Jug Bay Wetlands Sanctuary agrees to exchange information, practices with Costa Rica parks
By Wayne Bierbaum
A Costa Rica park system is learning how best to manage its ecological resources by taking lessons from Anne Arundel County parks, such as Jug Bay Wetlands Sanctuary.
Monday, Sept. 12, representatives from the Arenal Tempisque Conservation Area (ACAT) in northwestern Costa Rica joined Anne Arundel County Parks and Recreation Director Jessica Leys and Jug Bay Superintendent Patricia Delgado and others to sign an official information exchange agreement with the county department at Quiet Waters Park in Annapolis. Alexander Campos, Celso Murillo, and Priscilla Ramirez all made the long trip from Costa Rica to be present for the signing.
Campos explained the purpose of the agreement during a presentation translated by Delgado, who is a native of Costa Rica. The agreement means that the county parks will share its protocols and practices with the ACAT, which operates much like the county parks do, protecting ecosystems, providing educational and recreational opportunities, facilitating research, encouraging leadership, maintaining/improving facilities and enhancing social/cultural practices and contacts. The agreement recognizes that natural areas face threats from global warming and invasive species.
The exchange program was born after Jug Bay began taking group excursions to a field station in Palo Verde National Park within the ACAT region to highlight similarities between the parks. Guests paid their own way but also contributed time to a stewardship project in the park.

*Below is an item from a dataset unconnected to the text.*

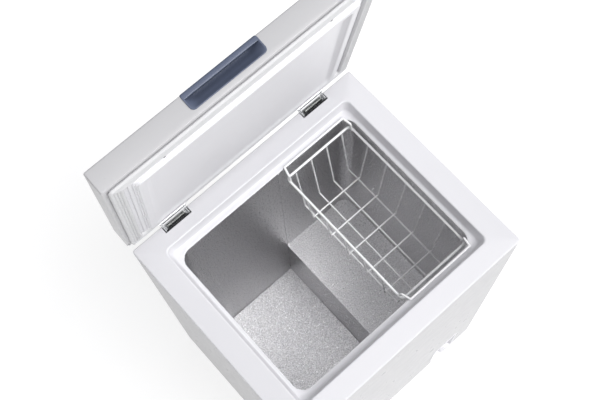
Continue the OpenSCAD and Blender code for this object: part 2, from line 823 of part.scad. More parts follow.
// Close-wound counterbalance spring, lying in the pocket in front of the pin: a ribbed sleeve.
module hinge_spring(s) {
    color([0.62, 0.64, 0.62]) at_hinge(s) translate([0, spring_at.x, spring_at.y])
        rotate([0, 90, 0]) rotate_extrude() for (k = [0:spring_turns - 1])
            translate([spring_r, (k - (spring_turns - 1) / 2) * (spring_wire - 0.05)])
                circle(d = spring_wire, $fn = 24);
}

module hinge_spring_left() { hinge_spring(-1); }
module hinge_spring_right() { hinge_spring(1); }

// Toothed guides that hold the springs against the pins.
module spring_guides() {
    teeth = 5;
    pitch = 9.6;
    color([0.10, 0.10, 0.11]) for (s = [-1, 1]) at_hinge(s) {
        block([-guide_w / 2, guide_y[0], -14], [guide_w / 2, guide_y[1], -10]);
        for (k = [0:teeth - 1])
            block([(k - (teeth - 1) / 2) * pitch - 3.4, guide_y[0], -11],
                  [(k - (teeth - 1) / 2) * pitch + 3.4, guide_y[1], -6]);
    }
}

module hinge_base_screws() {
    color([0.75, 0.76, 0.78]) placed() for (p = base_screws)
        translate([p.x, back + 2, p.y]) rotate([-90, 0, 0]) screw(3.6, 2, 1.7, 6);
}

arm_screws = [for (s = [-1, 1], x = [-18, 18], z = [14, 30]) [s * hinge_x + x, axis_z + z]];

module hinge_arm_screws() {
    color([0.75, 0.76, 0.78]) placed() opened() for (p = arm_screws)
        translate([p.x, lid_back + leaf_t, p.y]) rotate([-90, 0, 0]) screw(3.4, 1.8, 1.5, 9);
}

// ---- Lid, drawn closed and then opened ----

// Slab of the closed lid, set in from its sides by inset.x and from its front and back by inset.y.
module lid_slab(inset, r, z0, z1) {
    translate([0, lid_y, 0]) slab(body_w - 2 * inset.x, lid_d - 2 * inset.y, r, z0, z1);
}

module handle_pocket(grow) {
    block([handle_x - handle_w / 2 - grow, lid_front - 3, handle_z - handle_h / 2 - grow],
          [handle_x + handle_w / 2 + grow, lid_front + handle_depth + grow, lid_top + 3]);
}

module lid_skin() {
    color([0.93, 0.92, 0.94]) placed() opened() difference() {
        lid_slab([0, 0], lid_r, skirt_z - sheet, lid_top);
        lid_slab([sheet, sheet], lid_r - sheet, skirt_z, lid_top - sheet);
        lid_slab(hem, lid_r, skirt_z - 2, skirt_z + 1);
        handle_pocket(0);
        for (p = arm_screws) rod_y(p.x, p.y, lid_back - 2, lid_back + 1, 1.5);
        for (p = corner_plugs) translate([p.x, p.y, skirt_z - 3]) cylinder(r = 2 + fit, h = 3.5);
    }
}

// Solid between the liner's margin and its plug, grown inwards by t.
module plug_solid(t) {
    hull() {
        lid_slab(plug_foot + [t, t], 10, margin_z + 1.9, margin_z + 2, $fn = 32);
        lid_slab(plug_edge + [t, t], 10, plug_z + t, plug_z + t + 0.1, $fn = 32);
    }
}

module dish_solid(t) {
    hull() {
        lid_slab(dish_edge - [t, t], 8, plug_z - 1, plug_z, $fn = 32);
        lid_slab(dish_edge + [8 - t, 8 - t], 8, dish_z + t - 0.1, dish_z + t, $fn = 32);
    }
}

module lid_foam() {
    color([0.96, 0.90, 0.66]) placed() opened() difference() {
        union() {
            lid_slab([sheet, sheet], lid_r - sheet, skirt_z, lid_top - sheet);
            lid_slab(hem, lid_r, margin_z + 2, skirt_z + 1);
            plug_solid(2);
        }
        dish_solid(2);
        handle_pocket(0);
        for (p = arm_screws) rod_y(p.x, p.y, lid_back - 12, lid_back + 1, 1.5);
        for (p = liner_screws) translate([p.x, p.y, margin_z]) cylinder(r = 1.7, h = 12);
    }
}

module lid_liner() {
    color([0.94, 0.93, 0.96]) placed() opened() difference() {
        union() {
            lid_slab(hem, lid_r, margin_z, margin_z + 2);
            plug_solid(0);
        }
        difference() {
            plug_solid(2);
            dish_solid(2);
        }
        dish_solid(0);
        for (p = liner_screws) translate([p.x, p.y, margin_z - 1]) cylinder(r = 1.7, h = 5);
    }
}

module lid_gasket() {
    color([0.95, 0.95, 0.96]) placed() opened() difference() {
        lid_slab(seal_out, 6, rim_z + 0.4, margin_z);
        lid_slab(seal_in, 6, rim_z, margin_z + 1);
    }
}

module lid_handle() {
    y0 = lid_front - 1.5;
    scoop_r = 11;
    scoop_z = handle_z - handle_h / 2 + 3 + scoop_r;
    half = handle_w / 2 - 8;
    color([0.42, 0.46, 0.54]) placed() opened() difference() {
        translate([handle_x, lid_front + handle_depth, handle_z]) rotate([90, 0, 0])
            linear_extrude(handle_depth + 1.5) rounded(handle_w, handle_h, 7);
        rod_x(y0 + scoop_r, scoop_z, handle_x - half, handle_x + half, scoop_r);
        block([handle_x - half, y0 - 5, scoop_z - scoop_r],
              [handle_x + half, y0 + scoop_r, handle_z + handle_h / 2 - rail_h]);
    }
}

module lid_liner_screws() {
    color([0.35, 0.35, 0.37]) placed() opened() for (p = liner_screws)
        translate([p.x, p.y, margin_z]) rotate([180, 0, 0]) screw(2.5, 1.4, 1.6, 10);
}

// Snap-in plugs in the hem's rear corners.
module lid_corner_plugs() {
    color([0.70, 0.72, 0.74]) placed() opened() for (p = corner_plugs)
        translate([p.x, p.y, skirt_z - sheet]) rotate([180, 0, 0]) {
            cylinder(r1 = 4, r2 = 3.4, h = 1);
            translate([0, 0, -sheet]) cylinder(r = 2, h = sheet + 0.5);
        }
}

// ---- Basket ----

module rail_frame() {
    r = 8;
    for (k = [-1, 1]) {
        rod_x(k * basket_l / 2, 0, -basket_w / 2 + r, basket_w / 2 - r, frame_wire / 2);
        rod_y(k * basket_w / 2, 0, -basket_l / 2 + r, basket_l / 2 - r, frame_wire / 2);
    }
    for (c = [[1, 1, 0], [-1, 1, 90], [-1, -1, 180], [1, -1, 270]])
        translate([c.x * (basket_w / 2 - r), c.y * (basket_l / 2 - r), 0]) bend(r, frame_wire, c.z, 90);
}

// Hanger at the back: up from both sides of the frame, out over the ledge, and along it.
module hanger() {
    d = frame_wire - 0.5;
    r = 5;
    x = basket_w / 2 - 2;
    rise = bar_z - rail_z;
    for (k = [-1, 1]) {
        translate([k * x, riser_y, 0]) cylinder(d = d, h = rise - r);
        translate([k * x, riser_y + r, rise - r]) rotate([90, 0, 90]) bend(r, d, 90, 90);
        rod_y(k * x, rise, riser_y + r, bar_y - r, d / 2);
        translate([k * (x - r), bar_y - r, rise]) bend(r, d, k > 0 ? 0 : 90, 90);
    }
    rod_x(bar_y, rise, -x + r, x - r, d / 2);
}

module at_basket() {
    color([0.96, 0.96, 0.97]) placed() translate([basket_x, basket_y, rail_z]) children();
}

module basket_frame() {
    at_basket() {
        rail_frame();
        for (a = [0, 180]) rotate([0, 0, a]) hanger();
    }
}

// Mesh wire: down from the frame's inner side at one end, along, and up at the other.
module mesh_path(half, lean, low) {
    end = half - (frame_wire + mesh_wire) / 2 - 0.3;
    path([[-end, 0, 0], [-half + lean, 0, low], [half - lean, 0, low], [end, 0, 0]], mesh_wire);
}

module basket_long_wires() {
    at_basket() for (k = [0:3])
        translate([(k - 1.5) * long_pitch, 0, 0]) rotate([0, 0, 90])
            mesh_path(basket_l / 2, lean_y, floor_z - rail_z);
}

// The cross wires lie on the long ones.
module basket_cross_wires() {
    at_basket() for (k = [0:4])
        translate([0, (k - 2) * cross_pitch, 0])
            mesh_path(basket_w / 2, lean_x, floor_z - rail_z + mesh_wire + 0.3 + weld_gap);
}

// ---- Nodes ----

cabinet_shell();
rear_panel();
base_plate();
compressor_bay_panel();
cabinet_foam();
tub_walls();
tub_base();
rim_collar();
evaporator_coil();
condenser_coil();
compressor();
compressor_bracket();
compressor_grommets();
compressor_bolts();
relay_box();
filter_drier();
discharge_tube();
suction_tube();
capillary_tube();
thermostat();
sensor_bulb();
control_panel();
power_lamp();
run_lamp();
alarm_lamp();
thermostat_knob();
thermostat_shaft();
side_grille();
rear_cover();
rear_cover_screws();
cord_gland();
wiring_harness();
drain_tube();
drain_plug();
drain_cap();
feet();
feet_screws();
hinge_base_left();
hinge_base_right();
hinge_arm_left();
hinge_arm_right();
hinge_pin_left();
hinge_pin_right();
hinge_spring_left();
hinge_spring_right();
spring_guides();
hinge_base_screws();
hinge_arm_screws();
lid_skin();
lid_foam();
lid_liner();
lid_gasket();
lid_handle();
lid_liner_screws();
lid_corner_plugs();
basket_frame();
basket_long_wires();
basket_cross_wires();
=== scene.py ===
"""Looks of a small chest freezer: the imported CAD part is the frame, detailed pieces go around it."""

import json
import math

import bmesh
import bpy
from mathutils import Matrix, Vector


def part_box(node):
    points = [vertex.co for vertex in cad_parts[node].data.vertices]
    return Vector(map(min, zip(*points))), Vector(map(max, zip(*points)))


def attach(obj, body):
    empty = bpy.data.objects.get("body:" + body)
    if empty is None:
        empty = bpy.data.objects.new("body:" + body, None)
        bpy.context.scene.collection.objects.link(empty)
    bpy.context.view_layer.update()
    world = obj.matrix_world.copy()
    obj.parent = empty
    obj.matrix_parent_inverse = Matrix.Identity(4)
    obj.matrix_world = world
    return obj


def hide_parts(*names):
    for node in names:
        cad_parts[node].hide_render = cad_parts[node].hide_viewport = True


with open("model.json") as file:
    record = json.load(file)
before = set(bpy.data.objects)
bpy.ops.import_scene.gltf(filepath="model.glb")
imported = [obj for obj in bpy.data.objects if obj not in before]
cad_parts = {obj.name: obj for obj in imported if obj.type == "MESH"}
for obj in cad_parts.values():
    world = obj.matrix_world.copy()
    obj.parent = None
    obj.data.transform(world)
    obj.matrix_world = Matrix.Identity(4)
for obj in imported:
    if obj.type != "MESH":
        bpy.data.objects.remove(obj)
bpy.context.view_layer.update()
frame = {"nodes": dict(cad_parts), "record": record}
nodes = frame["nodes"]

# ---- Sizes, in millimetres around the middle of the cabinet (x right, y back, z up) ----

MM = 0.001


def span(node, axis):
    """The middle and the length of a node's box along an axis, in millimetres of the part's frame."""
    low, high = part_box(node)
    return (low[axis] + high[axis]) / 2 / MM, (high[axis] - low[axis]) / MM


rim_low, rim_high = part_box("rim_collar")
MID_Y = (rim_low[1] + rim_high[1]) / 2
W = (rim_high[0] - rim_low[0]) / MM
D = (rim_high[1] - rim_low[1]) / MM
RIM = rim_high[2] / MM
FRONT, BACK = -D / 2, D / 2
LEDGE = RIM - 22

TUB_W, TUB_D, TUB_R, TUB_SHEET = 426, 344, 24, 0.8
TUB_FLOOR, STEP_X, STEP_Z = 95, 30, 300
DRAIN, DRAIN_R = (-120, -125), 8

LID_BACK = BACK - 2
LID_D = LID_BACK - FRONT
LID_Y = (LID_BACK + FRONT) / 2
LID_TOP = RIM + 50

HANDLE_X, HANDLE_W = span("lid_handle", 0)
HANDLE_H, HANDLE_DEPTH = 32, 22
HANDLE_Z = LID_TOP - HANDLE_H / 2 + 1

HINGE_X, HINGE_W = span("hinge_base_right", 0)
NOTCH_W, NOTCH_D, NOTCH_H = HINGE_W + 4, 16, 15

BASKET = (span("basket_frame", 0)[0], span("basket_frame", 1)[0] - MID_Y / MM)
BASKET_W, BASKET_L = 163, 322
BASKET_RAIL, BASKET_FLOOR = RIM - 43, RIM - 205

PANEL_X, PANEL_W = span("control_panel", 0)
PANEL_Z, PANEL_H = span("control_panel", 2)
PANEL_DEPTH = 10
KNOB_R = 13
KNOB_Z = PANEL_Z - 8

hinge = next(j for j in frame["record"]["behaviour"]["joints"] if j["name"] == "lid_hinge")
AXIS_Y = (hinge["pos_m"][1] - MID_Y) / MM
AXIS_Z = hinge["pos_m"][2] / MM
OPEN = math.radians(hinge["range_deg"][1])
SPRING_Y = span("hinge_spring_right", 1)[0] - MID_Y / MM
SPRING_Z = span("hinge_spring_right", 2)[0]
CORNER = 6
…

One trip in February 2020, considered the dry season, highlighted how the park manages invasive cattail plants with the periodic use of tractors. The machines have extremely wide slotted wheels that smash and cut the plants. Cattle and horses are allowed into the park to eat the shoots and prevent regrowth. Visitors also witnessed the challenges presented by surrounding agricultural areas and encroaching human habitation. Land acquisition and farmland conversion have pushed a huge stork, the jabiru, to the brink of extinction. Their host tree takes 40 years to grow large enough to hold the nesting jabiru and consequently there are many years of offspring lost.

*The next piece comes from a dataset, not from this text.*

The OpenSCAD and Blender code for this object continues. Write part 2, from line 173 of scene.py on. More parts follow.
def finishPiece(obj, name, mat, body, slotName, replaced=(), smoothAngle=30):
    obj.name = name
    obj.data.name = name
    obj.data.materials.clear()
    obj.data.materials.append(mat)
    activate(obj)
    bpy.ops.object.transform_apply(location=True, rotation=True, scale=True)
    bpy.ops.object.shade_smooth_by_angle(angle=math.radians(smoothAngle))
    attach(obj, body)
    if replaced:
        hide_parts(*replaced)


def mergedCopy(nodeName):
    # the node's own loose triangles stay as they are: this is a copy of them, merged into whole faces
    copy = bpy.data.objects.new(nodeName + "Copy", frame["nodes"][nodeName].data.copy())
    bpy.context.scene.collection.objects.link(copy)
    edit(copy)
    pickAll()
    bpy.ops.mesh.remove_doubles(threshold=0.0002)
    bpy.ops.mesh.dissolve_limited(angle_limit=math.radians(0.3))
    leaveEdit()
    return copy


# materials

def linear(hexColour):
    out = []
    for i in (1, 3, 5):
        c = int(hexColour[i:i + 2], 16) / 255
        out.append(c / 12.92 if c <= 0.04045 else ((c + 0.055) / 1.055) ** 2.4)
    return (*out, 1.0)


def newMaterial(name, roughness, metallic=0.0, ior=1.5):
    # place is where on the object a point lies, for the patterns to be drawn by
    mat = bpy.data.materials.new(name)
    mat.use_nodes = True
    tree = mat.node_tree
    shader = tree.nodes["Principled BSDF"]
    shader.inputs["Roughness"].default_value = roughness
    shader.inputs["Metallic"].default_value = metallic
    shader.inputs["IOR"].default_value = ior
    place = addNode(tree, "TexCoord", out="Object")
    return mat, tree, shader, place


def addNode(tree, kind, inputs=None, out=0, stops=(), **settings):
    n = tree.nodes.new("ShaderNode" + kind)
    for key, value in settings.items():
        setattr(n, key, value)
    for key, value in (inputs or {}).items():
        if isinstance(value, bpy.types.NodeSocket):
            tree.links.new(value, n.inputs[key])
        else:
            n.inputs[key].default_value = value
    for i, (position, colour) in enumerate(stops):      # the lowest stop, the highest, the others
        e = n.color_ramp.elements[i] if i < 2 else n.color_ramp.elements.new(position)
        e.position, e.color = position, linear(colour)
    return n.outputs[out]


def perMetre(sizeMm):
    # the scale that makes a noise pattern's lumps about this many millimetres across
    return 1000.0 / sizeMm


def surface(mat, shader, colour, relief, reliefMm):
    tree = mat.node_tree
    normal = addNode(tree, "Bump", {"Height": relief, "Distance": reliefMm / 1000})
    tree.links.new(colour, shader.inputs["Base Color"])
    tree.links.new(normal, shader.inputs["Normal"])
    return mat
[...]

After the agreement was signed, Alison Woodfield, superintendent of Quiet Waters Park, took the guests on a walk through the park, showing off the Caffrey Run Stream project and discussing how partnerships with private groups allowed the project to occur. She pointed out the composting demonstration area to show how education can promote homeowners’ land stewardship. The attendees were also given a tour of the canoe and kayak facility and told how a local company manages the boats and rentals. Woodfield also emphasized how the Friends of Quiet Waters Park provides leadership, money and volunteers that are critical for the park to function.
Jug Bay Wetlands Sanctuary in Lothian protects about 1,700 acres of unique tidal freshwater marshes, forested wetlands, upland and riparian forest, creeks, meadows, pine and sand barrens, and fields along the Patuxent River. This protected land provides a safe haven for a high diversity of plants, insects, mammals, amphibians, reptiles, birds, fish and microbes, and to rich Native American cultural resources. Jug Bay is also part of the Maryland Chesapeake Bay National Estuarine Research Reserve, a research, stewardship, and education program administered jointly by the National Oceanic and Atmospheric Administration and the Maryland’s Department of Natural Resources.